Through his many theological and scriptural writings, he is one of the four great doctors of the Church in the West. St. Ambrose, Doctor of the Church, in the letter to Paternus shows his desire to call things as they are: “to beat an enemy is victory, to strike against the guilty is equity, to strike the innocent is homicide (hostem ferire victoria est, reum aequitas, innocentem homicidum).

(Note: The four great doctors of the West are Saints Augustine, Ambrose, Jerome, and Pope Gregory the Great. The Arian heresy began with the priest Arius who denied that Jesus is God, equal to His Father. This heresy was condemned and rejected by the great Council of Nicea. We pray the Creed of Nicea at Mass every Sunday and on solemnities.)

He does not contest the authority of the emperor, but the pretence of those, according to whom, whatever the emperor does is lawful. Fixing the limits of the emperor’s authority, that divine and natural law impose, he proclaims “ freedom of speech” libertas dicendi, the conducting wire of all his interventions with emperors, which may be even the ultimate defense of liberty, and for the person who knows how to respect it, a benchmark of a power that is not tyrannical

(Note: “The heretical Empress Justina and her barbarian-advisers would many a time fain have silenced him (Ambrose) by exile or assassination, but, like Herod in the case of the Baptist, they ‘feared the multitude’. His heroic struggles against the aggressions of the secular power have immortalized him as the model and forerunner of future Hildebrands, [Pope Gregory VII] Beckets, [St. Thomas Becket] and other champions of religious liberty.” The Catholic Encyclopedia article on St. Ambrose.

Religious liberty is much threatened in our country, by those who seek to subordinate the Catholic religion to political power under the guise of political correctness and a pretended social justice. Justina also tried to force St Ambrose to hand over a church that Arian heretics demanded be given to them. This he successfully resisted and defeated, through prayer and protest.)

Ambrose alone felt, as a serious obligation, he should use freedom of speech with the emperor, which he had always stood up for, as the rightful obligation of the Bishop. In his letter of 390 A.D. this freedom of speech was shorn of any vindictive tone and became the humble but firm fulfillment of a risky task, which it was not lawful to exempt himself from, because in carrying it out he chose to obey God (Deum praefero, I prefer God). We must obey God rather than human beings! (Acts 5:29)

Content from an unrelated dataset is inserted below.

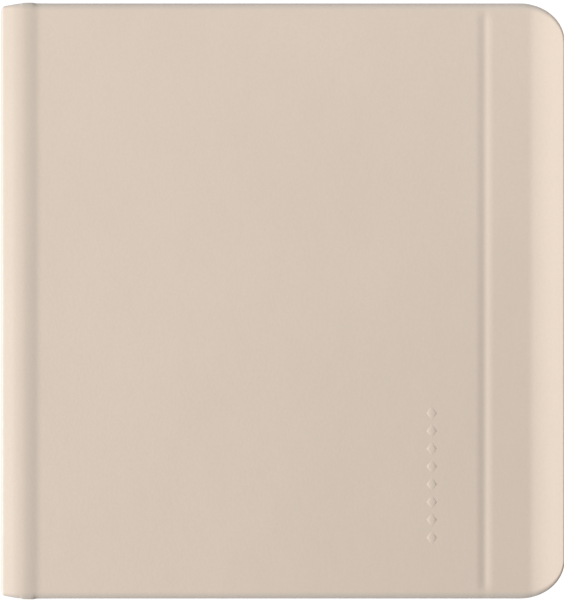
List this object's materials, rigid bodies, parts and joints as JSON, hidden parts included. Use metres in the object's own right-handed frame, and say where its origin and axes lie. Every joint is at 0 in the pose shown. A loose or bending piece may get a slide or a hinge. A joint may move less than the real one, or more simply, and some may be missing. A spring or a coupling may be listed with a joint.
{
  "type": "e-reader",
  "caption": "Wide-grip e-reader clipped in a closed sand-coloured folio cover with a rounded spine, a pressed fold line and a flap over the grip.",
  "frame": {"origin": "centre of the back face, on the surface the closed folio lies on", "axes": "+X from the spine towards the page buttons and the cover's free edge, +Y up the page, +Z out of the front cover"},
  "size_m": [0.159, 0.168, 0.0159],
  "materials": {
    "leather": "smooth sand-coloured coated leather, fine grain, satin",
    "board": "stiff grey-brown board, hidden",
    "tray_plastic": "sand-coloured matt plastic",
    "microfibre": "short-napped microfibre",
    "reader_case": "fine-textured black plastic",
    "button_plastic": "smooth black plastic",
    "seal_rubber": "black silicone",
    "screen_film": "anti-glare film over a light grey display",
    "touch_glass": "clear",
    "clear_plastic": "clear light guide",
    "eink": "paper-like grey",
    "flex_film": "amber polyimide",
    "led_white": "white",
    "chassis_metal": "die-cast, blasted",
    "magnet": "nickel plated",
    "steel": "stainless",
    "battery_foil": "foil pouch",
    "circuit_board": "green solder mask",
    "chip_black": "moulded epoxy",
    "copper": "copper foil"
  },
  "bodies": {
    "root": {"back_leather": "leather", "back_board": "board", "tray_shell": "tray_plastic", "tray_pad": "microfibre", "fold_strip_back": "leather", "rear_housing": "reader_case", "front_bezel": "reader_case", "perimeter_seal": "seal_rubber", "cover_film": "screen_film", "touch_panel": "touch_glass", "light_guide": "clear_plastic", "eink_panel": "eink", "led_strip": "flex_film", "leds": "led_white", "display_flex": "flex_film", "mid_frame": "chassis_metal", "grip_magnets": "magnet", "frame_screws": "steel", "battery": "battery_foil", "battery_flex": "flex_film", "main_board": "circuit_board", "shield_can": "steel", "board_chips": "chip_black", "usb_receptacle": "steel", "usb_seal": "seal_rubber", "wifi_antenna": "copper", "button_board": "circuit_board", "dome_switches": "steel", "hall_sensor": "chip_black", "power_switch": "chip_black"},
    "spine": {"spine_leather": "leather", "spine_board": "board", "spine_lining": "microfibre", "fold_strip_front": "leather"},
    "cover": {"front_leather": "leather", "front_board": "board", "front_lining": "microfibre", "sleep_magnet": "magnet", "groove_strip": "leather"},
    "flap": {"flap_leather": "leather", "flap_board": "board", "flap_lining": "microfibre", "flap_magnets": "magnet"},
    "page_forward": {"page_forward_button": "button_plastic"},
    "page_back": {"page_back_button": "button_plastic"},
    "power": {"power_button": "button_plastic"}
  },
  "joints": [
    {"name": "spine_fold", "type": "hinge", "parent": "root", "child": "spine", "pos_m": [-0.077, 0, 0.0025], "axis": [0, -1, 0], "range_deg": [0, 90], "deforming": ["fold_strip_back"]},
    {"name": "cover_fold", "type": "hinge", "parent": "spine", "child": "cover", "pos_m": [-0.077, 0, 0.0115], "axis": [0, -1, 0], "range_deg": [0, 89], "deforming": ["fold_strip_front"]},
    {"name": "flap_fold", "type": "hinge", "parent": "cover", "child": "flap", "pos_m": [0.0573, 0, 0.0127], "axis": [0, 1, 0], "range_deg": [-110, 0], "deforming": ["groove_strip"]},
    {"name": "page_forward_press", "type": "slide", "parent": "root", "child": "page_forward", "axis": [0, 0, -1], "range_m": [0, 0.00035], "stiffness_N_per_m": 600, "springref_m": -0.0006},
    {"name": "page_back_press", "type": "slide", "parent": "root", "child": "page_back", "axis": [0, 0, -1], "range_m": [0, 0.00035], "stiffness_N_per_m": 600, "springref_m": -0.0006},
    {"name": "power_press", "type": "slide", "parent": "root", "child": "power", "axis": [0, 0, 1], "range_m": [0, 0.00035], "stiffness_N_per_m": 600, "springref_m": -0.0006}
  ]
}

But besides this boldness and strength, of a man of the Church, who governs, manly, frank, and clear, as he was, he also was a great shepherd and profound theologian in defending the fundamental principles of justice and right, of truth, and goodness (Note: The Church teaches the office of the bishop requires him to teach, govern, and sanctify)

Two important aspects of his teaching illustrate to us the depth of his thought and his activity of Bishop: his convinced Christocentrism and his original Mariology. At the center of his life, stands Christ, sought after and loved with an intense abandon. To Him, he kept turning in his teaching. On Christ, he modeled also the charity that he proposed to the faithful, which gave testimony to his person….Ambrose speaks with ardor, of the mystery of the Incarnation and Redemption, as one who has been seized by Christ and sees all in His light (See St. John Paul II’s, Apostolic Letter, Operosam Diem, 1996)

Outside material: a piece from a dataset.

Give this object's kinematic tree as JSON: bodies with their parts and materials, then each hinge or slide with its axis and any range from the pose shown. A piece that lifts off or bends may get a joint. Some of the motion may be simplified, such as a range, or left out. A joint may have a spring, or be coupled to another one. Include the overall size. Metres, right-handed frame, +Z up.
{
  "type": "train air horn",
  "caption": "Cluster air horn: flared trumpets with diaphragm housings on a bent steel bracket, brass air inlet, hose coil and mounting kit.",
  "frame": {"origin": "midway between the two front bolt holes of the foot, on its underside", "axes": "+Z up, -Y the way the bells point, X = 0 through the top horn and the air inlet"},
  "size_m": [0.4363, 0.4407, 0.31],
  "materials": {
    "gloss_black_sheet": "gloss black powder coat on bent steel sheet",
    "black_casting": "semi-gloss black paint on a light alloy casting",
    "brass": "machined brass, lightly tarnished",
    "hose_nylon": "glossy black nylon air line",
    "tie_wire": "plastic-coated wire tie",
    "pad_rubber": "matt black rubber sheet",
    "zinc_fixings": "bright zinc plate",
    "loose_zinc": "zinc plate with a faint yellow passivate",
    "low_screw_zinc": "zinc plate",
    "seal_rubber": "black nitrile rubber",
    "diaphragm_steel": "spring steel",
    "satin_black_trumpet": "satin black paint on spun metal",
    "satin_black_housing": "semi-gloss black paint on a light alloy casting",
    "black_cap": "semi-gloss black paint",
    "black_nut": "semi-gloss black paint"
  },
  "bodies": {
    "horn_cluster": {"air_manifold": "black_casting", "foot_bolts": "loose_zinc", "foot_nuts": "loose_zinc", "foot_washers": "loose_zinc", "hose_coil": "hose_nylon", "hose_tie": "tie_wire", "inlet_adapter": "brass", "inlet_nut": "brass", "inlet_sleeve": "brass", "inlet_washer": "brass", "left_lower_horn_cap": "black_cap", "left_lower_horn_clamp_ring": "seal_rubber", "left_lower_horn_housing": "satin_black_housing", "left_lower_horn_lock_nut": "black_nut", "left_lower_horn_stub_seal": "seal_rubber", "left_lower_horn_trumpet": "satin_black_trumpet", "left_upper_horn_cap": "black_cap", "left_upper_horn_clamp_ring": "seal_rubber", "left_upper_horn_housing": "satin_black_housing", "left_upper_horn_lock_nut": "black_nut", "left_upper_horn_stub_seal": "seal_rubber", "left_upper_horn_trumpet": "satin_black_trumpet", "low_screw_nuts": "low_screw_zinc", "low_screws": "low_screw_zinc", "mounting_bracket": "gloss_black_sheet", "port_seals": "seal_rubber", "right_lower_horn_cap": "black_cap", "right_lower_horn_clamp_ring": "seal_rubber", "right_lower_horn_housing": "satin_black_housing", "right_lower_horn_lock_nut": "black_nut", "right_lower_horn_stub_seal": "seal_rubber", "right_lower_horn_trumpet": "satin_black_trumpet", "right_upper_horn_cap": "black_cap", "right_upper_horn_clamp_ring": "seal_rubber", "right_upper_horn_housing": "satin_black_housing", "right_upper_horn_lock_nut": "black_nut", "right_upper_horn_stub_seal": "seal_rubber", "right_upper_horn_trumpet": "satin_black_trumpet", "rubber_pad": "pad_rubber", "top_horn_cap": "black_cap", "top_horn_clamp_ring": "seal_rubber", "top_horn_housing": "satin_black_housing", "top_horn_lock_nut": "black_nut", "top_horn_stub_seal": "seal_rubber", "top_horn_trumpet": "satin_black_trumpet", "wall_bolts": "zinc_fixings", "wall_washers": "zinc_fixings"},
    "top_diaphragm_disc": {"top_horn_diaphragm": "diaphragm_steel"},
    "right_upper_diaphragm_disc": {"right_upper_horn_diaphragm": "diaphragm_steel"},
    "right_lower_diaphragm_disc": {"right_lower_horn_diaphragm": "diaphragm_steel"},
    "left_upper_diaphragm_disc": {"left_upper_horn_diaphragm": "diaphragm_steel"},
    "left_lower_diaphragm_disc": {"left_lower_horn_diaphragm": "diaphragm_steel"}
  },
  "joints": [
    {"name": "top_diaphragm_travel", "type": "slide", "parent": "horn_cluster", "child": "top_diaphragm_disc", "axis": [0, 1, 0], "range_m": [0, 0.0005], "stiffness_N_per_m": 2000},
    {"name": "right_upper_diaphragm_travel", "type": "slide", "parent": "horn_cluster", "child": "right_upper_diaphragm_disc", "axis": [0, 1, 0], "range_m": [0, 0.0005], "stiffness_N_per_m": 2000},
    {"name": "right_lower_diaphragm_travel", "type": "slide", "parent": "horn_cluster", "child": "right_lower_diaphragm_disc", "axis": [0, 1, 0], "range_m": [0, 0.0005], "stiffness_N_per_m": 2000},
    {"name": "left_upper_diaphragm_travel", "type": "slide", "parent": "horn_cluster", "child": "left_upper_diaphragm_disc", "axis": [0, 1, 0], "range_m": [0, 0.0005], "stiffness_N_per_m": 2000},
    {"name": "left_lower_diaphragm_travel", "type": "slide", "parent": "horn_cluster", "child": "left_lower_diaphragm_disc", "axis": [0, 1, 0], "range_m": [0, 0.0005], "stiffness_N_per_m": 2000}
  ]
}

(Note: Christocentrism means, of course, that Christ is the center of the Catholic religion and Mariology is the theology which concentrates on the person of Mary, Mother of God, in the Church. This Christocentrism of the Catholic Faith was admirably expressed by Blessed Rupert Mayer S.J. who said: Christ is the center of life. There can be no compromises.)

“We have everything in Christ and Christ is everything to us” (Omnia habemus in Christo et Omnit Christ est nobis), is the emblem and paradigm of his thought. He lived and worked entirely without tiring, everything for Christ and everything for His Church. His love for Christ, the Church, and the salvation of souls were inseparable. Without tiring in his seeking to make love for Christ grow, for which he spent all his inexhaustible energies in working, suffering, studying, praying, weeping and risking his life in the face of the powers of his era, he was a bulwark of strength and apostolic heroism exercised for the Church, the people of God.

St. Ambrose was intimately and profoundly convinced that the Church shines not in her own (light)but in Christ’s light, “Fulget Ecclesia non suo sed Christi lumine,” and therefore, “She lives, from the inseparable, essential, and fruitful sacramental union with Her Head.” In fact, “The Body of Christ is the Church, (Corpus Christi Ecclesia est);” in her, the Church Mother and Spouse, faithful sons and daughters of the Church, proclaim in unison: “We are the one body of Christ,” (Nos unum corpus Christi sumus). Precisely for the “faithful of Christ, which the Church of Christ is and for her head “Christ the Lord, Word of God, King of Eternal Glory, always present in His Church, the bishop, St. Ambrose, worked, studied, risked his life, wept, prayed, preached, journeyed and wrote books until his death, faced without fear, proper to the saints of God, in the light of “His Good Lord!” at dawn on the 4th of April in the year of the Lord 397.